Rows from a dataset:
——————————

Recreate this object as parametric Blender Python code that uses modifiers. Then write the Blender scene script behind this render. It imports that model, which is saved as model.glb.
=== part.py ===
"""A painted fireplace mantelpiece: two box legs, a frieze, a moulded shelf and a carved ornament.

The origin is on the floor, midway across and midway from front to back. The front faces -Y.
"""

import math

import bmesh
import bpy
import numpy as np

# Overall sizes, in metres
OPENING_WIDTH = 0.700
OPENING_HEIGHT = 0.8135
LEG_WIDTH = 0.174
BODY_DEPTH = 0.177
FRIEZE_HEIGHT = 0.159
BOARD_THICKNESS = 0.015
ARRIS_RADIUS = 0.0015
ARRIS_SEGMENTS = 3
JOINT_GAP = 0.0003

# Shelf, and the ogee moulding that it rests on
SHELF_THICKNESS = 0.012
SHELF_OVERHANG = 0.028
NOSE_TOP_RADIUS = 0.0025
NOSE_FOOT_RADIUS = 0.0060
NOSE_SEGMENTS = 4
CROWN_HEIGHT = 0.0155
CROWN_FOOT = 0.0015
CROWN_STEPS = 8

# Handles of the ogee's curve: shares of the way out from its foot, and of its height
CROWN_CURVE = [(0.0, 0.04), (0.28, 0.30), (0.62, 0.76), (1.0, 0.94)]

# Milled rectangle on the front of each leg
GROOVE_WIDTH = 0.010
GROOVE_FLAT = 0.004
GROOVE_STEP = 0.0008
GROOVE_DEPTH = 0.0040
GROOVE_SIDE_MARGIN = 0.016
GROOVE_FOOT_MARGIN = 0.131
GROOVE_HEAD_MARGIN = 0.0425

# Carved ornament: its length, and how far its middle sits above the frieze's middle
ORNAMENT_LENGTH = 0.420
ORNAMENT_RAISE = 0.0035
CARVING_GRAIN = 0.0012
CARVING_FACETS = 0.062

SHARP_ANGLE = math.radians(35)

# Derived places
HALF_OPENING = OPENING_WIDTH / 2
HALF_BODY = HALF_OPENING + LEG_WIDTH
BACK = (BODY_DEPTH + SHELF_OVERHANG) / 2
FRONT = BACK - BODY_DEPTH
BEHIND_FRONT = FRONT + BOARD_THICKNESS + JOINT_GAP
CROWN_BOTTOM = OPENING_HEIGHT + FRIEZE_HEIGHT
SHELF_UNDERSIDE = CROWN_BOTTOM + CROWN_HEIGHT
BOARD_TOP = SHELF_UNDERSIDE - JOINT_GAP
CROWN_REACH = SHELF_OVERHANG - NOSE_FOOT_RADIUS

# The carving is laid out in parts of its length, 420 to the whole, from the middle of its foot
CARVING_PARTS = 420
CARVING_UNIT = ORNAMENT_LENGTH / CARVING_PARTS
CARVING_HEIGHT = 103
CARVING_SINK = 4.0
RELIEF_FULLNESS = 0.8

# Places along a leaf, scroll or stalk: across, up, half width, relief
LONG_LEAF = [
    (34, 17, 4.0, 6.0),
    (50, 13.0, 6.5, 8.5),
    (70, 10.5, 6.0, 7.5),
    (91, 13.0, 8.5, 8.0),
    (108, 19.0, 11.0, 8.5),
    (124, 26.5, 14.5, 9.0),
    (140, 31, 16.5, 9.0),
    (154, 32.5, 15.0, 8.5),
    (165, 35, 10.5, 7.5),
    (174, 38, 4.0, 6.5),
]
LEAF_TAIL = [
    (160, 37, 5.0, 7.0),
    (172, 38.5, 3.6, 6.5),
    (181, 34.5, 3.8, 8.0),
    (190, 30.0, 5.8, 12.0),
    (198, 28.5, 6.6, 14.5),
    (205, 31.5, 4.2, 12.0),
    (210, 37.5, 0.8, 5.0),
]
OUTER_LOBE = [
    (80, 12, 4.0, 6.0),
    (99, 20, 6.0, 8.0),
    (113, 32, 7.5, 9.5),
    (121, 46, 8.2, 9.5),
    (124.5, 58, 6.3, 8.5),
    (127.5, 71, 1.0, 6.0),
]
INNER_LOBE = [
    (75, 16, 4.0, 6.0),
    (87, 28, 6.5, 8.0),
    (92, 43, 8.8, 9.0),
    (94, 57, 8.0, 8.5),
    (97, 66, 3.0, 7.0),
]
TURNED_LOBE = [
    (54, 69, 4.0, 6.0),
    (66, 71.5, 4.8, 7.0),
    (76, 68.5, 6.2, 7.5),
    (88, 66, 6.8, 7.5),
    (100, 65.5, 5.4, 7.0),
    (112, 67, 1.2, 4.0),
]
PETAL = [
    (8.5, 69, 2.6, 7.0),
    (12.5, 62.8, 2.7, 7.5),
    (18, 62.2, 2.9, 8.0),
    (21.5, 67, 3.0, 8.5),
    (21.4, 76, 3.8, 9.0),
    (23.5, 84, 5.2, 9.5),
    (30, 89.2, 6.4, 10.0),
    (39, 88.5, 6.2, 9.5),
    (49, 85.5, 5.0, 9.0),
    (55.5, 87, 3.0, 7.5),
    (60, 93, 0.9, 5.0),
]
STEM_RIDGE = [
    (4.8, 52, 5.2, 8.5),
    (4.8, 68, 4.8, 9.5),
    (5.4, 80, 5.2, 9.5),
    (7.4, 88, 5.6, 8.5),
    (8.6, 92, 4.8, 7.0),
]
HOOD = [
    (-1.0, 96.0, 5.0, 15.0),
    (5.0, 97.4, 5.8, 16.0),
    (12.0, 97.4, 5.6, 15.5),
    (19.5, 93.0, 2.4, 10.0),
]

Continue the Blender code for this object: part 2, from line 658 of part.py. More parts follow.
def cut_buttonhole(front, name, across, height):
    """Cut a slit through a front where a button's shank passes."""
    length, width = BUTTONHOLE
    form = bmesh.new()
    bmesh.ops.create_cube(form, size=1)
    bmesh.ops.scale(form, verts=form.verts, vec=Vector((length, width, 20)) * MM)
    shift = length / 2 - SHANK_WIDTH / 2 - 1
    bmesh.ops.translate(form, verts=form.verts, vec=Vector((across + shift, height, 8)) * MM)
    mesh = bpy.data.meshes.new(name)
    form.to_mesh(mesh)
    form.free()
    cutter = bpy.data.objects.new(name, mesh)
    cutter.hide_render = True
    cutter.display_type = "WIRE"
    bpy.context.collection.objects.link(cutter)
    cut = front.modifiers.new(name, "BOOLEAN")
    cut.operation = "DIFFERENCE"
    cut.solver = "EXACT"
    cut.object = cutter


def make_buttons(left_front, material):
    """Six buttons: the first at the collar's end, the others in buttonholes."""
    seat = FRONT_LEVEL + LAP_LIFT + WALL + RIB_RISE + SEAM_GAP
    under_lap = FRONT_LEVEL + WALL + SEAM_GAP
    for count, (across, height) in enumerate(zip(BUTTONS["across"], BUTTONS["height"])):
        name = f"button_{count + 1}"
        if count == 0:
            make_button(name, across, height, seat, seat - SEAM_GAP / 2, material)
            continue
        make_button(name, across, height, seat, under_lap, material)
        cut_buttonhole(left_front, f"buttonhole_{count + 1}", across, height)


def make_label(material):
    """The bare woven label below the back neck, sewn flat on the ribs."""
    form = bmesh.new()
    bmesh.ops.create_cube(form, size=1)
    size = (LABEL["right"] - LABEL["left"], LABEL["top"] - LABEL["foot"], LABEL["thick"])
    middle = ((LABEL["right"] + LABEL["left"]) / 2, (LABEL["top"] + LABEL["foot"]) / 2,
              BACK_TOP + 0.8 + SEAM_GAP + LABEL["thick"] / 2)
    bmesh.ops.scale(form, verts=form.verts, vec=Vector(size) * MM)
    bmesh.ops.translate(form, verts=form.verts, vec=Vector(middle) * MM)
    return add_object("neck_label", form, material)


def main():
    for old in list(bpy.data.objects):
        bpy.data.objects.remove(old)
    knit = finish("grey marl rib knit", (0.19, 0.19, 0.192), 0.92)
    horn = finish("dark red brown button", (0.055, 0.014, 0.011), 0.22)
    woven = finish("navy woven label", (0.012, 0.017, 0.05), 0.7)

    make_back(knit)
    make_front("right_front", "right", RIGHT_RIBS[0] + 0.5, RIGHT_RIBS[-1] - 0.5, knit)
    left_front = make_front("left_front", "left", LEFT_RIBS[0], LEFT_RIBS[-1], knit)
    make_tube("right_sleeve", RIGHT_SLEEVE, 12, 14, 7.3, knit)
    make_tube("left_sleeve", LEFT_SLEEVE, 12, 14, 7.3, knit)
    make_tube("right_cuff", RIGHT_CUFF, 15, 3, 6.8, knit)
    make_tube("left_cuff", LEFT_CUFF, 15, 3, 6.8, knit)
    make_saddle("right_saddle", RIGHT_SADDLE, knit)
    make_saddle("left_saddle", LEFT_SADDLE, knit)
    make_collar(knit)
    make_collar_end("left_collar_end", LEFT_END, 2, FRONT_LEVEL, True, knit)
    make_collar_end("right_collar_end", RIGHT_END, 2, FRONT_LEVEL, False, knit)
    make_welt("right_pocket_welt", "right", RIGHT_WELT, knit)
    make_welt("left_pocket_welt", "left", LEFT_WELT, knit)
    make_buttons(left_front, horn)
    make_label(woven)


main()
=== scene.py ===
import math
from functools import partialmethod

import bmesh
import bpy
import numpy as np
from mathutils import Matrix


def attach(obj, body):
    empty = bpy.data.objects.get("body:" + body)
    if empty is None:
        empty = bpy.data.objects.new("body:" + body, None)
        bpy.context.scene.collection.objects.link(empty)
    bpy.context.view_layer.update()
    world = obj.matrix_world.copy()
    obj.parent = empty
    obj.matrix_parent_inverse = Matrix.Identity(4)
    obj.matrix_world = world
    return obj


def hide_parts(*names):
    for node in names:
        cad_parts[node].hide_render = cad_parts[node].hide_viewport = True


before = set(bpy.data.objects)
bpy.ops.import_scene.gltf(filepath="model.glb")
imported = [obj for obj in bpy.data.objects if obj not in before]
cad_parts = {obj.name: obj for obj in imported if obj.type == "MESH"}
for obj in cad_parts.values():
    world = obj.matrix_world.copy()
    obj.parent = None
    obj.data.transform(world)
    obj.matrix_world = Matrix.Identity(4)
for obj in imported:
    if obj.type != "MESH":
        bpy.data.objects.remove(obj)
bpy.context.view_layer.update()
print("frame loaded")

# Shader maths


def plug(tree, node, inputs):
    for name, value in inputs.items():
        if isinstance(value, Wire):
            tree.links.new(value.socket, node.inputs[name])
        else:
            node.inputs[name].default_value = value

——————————

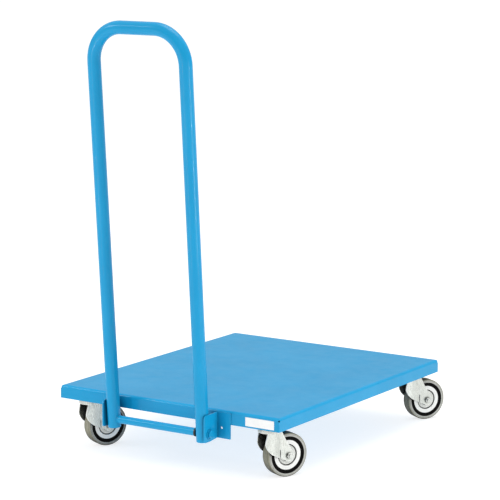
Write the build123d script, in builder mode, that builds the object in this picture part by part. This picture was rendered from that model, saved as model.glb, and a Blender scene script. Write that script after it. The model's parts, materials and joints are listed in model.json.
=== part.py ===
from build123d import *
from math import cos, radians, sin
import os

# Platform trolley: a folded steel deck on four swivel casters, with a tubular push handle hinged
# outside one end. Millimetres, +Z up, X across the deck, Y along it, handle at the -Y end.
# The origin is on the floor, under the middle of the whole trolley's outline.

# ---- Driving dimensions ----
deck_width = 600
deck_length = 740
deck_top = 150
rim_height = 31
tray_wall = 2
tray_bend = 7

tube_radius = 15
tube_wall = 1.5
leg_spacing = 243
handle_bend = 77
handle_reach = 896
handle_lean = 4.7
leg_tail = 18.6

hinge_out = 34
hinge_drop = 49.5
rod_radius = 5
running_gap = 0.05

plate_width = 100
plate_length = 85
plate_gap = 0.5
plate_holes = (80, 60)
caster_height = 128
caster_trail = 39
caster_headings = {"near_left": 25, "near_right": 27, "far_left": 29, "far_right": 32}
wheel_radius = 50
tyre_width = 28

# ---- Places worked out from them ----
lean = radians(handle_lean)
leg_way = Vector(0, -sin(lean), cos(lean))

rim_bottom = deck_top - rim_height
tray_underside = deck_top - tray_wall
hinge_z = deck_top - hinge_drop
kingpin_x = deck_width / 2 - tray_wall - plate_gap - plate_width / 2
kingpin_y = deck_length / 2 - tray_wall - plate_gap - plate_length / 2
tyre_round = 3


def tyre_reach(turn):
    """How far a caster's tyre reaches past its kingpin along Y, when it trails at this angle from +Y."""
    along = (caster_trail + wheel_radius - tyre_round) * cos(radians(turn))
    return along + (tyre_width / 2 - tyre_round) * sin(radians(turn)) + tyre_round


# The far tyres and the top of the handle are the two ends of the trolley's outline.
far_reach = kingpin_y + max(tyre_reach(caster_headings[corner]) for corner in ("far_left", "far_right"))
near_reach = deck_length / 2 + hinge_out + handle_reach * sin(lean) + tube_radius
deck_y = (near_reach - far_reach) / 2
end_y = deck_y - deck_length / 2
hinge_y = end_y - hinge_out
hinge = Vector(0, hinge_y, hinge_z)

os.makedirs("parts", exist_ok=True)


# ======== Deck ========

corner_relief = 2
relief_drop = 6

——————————

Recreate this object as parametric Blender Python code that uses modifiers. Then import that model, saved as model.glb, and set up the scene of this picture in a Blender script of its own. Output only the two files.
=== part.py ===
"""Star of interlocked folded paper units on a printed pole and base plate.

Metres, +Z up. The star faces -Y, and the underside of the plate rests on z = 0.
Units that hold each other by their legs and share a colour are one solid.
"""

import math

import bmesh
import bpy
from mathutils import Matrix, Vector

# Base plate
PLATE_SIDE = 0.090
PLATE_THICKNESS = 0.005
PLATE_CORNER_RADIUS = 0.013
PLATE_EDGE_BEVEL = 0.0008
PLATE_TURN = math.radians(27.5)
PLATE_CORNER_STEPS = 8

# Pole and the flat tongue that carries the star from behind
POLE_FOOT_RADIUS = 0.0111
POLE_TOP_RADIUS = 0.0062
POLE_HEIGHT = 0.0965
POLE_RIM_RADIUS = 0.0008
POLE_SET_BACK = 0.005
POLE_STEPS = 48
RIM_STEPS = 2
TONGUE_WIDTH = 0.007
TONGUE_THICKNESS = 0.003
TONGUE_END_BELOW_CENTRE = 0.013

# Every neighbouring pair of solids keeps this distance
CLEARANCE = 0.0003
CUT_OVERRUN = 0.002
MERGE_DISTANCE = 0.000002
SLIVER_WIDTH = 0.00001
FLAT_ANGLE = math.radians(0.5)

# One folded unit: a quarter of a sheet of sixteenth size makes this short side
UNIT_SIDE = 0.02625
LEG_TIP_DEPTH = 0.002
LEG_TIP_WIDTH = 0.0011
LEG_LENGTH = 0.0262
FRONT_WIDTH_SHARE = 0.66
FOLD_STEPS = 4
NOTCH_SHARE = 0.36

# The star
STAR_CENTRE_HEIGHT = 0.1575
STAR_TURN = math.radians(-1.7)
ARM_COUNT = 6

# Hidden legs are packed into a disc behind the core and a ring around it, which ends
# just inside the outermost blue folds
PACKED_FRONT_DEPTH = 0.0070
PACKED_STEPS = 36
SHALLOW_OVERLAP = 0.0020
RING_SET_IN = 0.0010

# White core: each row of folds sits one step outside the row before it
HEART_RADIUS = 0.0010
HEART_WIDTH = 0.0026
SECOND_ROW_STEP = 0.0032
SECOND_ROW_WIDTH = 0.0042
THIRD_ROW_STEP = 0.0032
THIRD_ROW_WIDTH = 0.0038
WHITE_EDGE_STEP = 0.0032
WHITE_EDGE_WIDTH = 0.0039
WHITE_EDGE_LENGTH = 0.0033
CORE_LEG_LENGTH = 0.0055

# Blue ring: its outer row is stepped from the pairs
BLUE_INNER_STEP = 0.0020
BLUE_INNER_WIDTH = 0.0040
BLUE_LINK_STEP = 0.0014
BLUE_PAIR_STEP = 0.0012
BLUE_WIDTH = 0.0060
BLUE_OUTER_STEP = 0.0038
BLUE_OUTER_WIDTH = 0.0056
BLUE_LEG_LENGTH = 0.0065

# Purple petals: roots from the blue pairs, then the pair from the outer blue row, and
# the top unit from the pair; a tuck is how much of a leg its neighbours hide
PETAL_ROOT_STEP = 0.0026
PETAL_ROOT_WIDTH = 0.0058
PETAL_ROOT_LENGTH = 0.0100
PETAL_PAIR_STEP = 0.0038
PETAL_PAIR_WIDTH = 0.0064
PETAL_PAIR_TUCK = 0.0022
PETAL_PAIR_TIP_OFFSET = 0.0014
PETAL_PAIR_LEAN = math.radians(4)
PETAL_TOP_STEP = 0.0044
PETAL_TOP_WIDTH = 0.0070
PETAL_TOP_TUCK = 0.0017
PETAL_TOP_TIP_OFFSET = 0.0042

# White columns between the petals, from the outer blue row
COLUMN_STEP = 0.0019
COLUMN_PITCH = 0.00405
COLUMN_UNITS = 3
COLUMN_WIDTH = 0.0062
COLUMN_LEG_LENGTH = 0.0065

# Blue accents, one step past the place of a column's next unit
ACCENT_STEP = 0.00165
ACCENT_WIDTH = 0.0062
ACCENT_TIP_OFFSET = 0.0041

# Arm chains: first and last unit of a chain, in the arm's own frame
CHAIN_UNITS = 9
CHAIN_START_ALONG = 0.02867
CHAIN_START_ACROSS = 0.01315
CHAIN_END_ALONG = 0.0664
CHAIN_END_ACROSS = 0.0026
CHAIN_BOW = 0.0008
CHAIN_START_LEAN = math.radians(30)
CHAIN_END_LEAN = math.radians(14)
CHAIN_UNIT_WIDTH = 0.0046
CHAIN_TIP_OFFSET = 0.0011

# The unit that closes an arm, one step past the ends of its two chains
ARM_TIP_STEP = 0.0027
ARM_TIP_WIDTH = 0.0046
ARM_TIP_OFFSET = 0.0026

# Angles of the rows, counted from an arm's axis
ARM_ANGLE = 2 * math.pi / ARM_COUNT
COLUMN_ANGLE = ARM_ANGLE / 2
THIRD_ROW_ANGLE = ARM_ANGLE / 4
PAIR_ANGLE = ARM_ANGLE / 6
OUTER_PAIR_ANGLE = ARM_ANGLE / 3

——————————

* _Work to be completed_: Quote word for word the lines from the line holding "make_back(knit)" through the line holding "for node in"; include both of those lines and add nothing.

* _Finished exercise_:
    make_back(knit)
    make_front("right_front", "right", RIGHT_RIBS[0] + 0.5, RIGHT_RIBS[-1] - 0.5, knit)
    left_front = make_front("left_front", "left", LEFT_RIBS[0], LEFT_RIBS[-1], knit)
    make_tube("right_sleeve", RIGHT_SLEEVE, 12, 14, 7.3, knit)
    make_tube("left_sleeve", LEFT_SLEEVE, 12, 14, 7.3, knit)
    make_tube("right_cuff", RIGHT_CUFF, 15, 3, 6.8, knit)
    make_tube("left_cuff", LEFT_CUFF, 15, 3, 6.8, knit)
    make_saddle("right_saddle", RIGHT_SADDLE, knit)
    make_saddle("left_saddle", LEFT_SADDLE, knit)
    make_collar(knit)
    make_collar_end("left_collar_end", LEFT_END, 2, FRONT_LEVEL, True, knit)
    make_collar_end("right_collar_end", RIGHT_END, 2, FRONT_LEVEL, False, knit)
    make_welt("right_pocket_welt", "right", RIGHT_WELT, knit)
    make_welt("left_pocket_welt", "left", LEFT_WELT, knit)
    make_buttons(left_front, horn)
    make_label(woven)


main()
=== scene.py ===
import math
from functools import partialmethod

import bmesh
import bpy
import numpy as np
from mathutils import Matrix


def attach(obj, body):
    empty = bpy.data.objects.get("body:" + body)
    if empty is None:
        empty = bpy.data.objects.new("body:" + body, None)
        bpy.context.scene.collection.objects.link(empty)
    bpy.context.view_layer.update()
    world = obj.matrix_world.copy()
    obj.parent = empty
    obj.matrix_parent_inverse = Matrix.Identity(4)
    obj.matrix_world = world
    return obj


def hide_parts(*names):
    for node in names:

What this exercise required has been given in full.